— start —

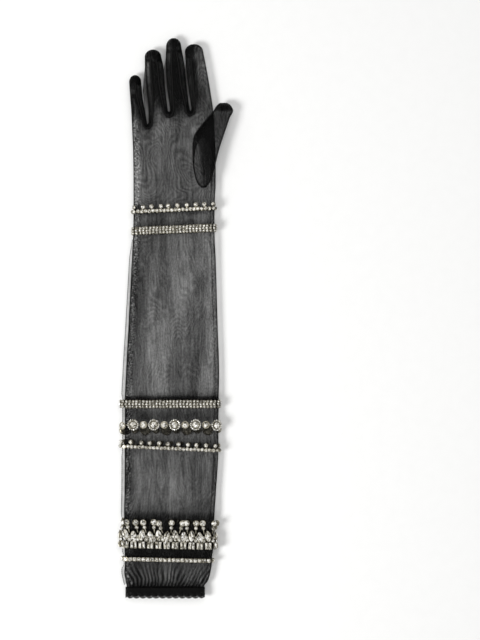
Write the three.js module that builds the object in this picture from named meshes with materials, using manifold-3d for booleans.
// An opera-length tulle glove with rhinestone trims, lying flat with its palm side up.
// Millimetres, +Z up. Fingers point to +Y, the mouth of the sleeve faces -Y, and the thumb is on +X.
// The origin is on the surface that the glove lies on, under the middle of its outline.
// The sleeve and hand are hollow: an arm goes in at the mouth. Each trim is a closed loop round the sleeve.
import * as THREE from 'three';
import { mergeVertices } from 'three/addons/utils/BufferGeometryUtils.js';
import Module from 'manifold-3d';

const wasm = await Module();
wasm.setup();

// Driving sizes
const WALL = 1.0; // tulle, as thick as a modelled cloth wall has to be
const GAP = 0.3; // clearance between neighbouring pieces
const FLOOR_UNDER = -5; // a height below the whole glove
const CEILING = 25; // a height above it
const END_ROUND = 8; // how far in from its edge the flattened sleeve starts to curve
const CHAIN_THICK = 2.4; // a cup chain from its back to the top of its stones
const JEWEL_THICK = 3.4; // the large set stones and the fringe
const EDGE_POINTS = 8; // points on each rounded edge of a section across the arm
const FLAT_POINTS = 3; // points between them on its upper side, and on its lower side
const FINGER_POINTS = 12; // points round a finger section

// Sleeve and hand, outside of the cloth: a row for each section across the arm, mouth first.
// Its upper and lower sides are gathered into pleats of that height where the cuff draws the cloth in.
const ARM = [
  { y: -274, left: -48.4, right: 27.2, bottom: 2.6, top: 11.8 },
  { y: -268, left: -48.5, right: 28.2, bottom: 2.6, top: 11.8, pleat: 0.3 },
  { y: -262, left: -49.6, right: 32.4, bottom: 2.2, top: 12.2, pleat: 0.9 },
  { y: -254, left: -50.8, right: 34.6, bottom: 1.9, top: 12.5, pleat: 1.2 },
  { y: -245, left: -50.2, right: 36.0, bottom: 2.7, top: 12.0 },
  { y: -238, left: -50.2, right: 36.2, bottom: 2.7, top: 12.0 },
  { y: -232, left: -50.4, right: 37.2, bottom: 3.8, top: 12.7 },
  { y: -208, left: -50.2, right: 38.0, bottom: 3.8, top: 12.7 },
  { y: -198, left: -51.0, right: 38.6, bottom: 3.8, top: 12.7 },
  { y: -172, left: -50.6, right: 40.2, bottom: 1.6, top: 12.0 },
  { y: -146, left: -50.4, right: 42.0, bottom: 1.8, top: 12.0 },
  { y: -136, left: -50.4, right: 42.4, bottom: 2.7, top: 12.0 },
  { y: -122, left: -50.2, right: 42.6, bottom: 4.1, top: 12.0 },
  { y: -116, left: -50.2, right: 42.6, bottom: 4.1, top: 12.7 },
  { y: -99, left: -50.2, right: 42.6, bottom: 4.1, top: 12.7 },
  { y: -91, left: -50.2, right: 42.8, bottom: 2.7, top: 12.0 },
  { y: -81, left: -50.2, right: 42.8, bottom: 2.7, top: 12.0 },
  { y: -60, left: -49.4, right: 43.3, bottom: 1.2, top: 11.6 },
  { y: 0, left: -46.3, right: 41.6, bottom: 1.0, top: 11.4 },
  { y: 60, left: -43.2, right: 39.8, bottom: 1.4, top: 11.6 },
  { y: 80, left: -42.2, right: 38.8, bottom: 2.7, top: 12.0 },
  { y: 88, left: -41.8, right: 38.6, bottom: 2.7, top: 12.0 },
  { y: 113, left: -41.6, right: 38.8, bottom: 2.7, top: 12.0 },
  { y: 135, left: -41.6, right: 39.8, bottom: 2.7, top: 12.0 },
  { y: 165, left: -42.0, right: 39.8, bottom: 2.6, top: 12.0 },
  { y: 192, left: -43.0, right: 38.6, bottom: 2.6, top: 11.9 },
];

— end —

Nothing but a number is needed here: how many lines hold the string "that"?

3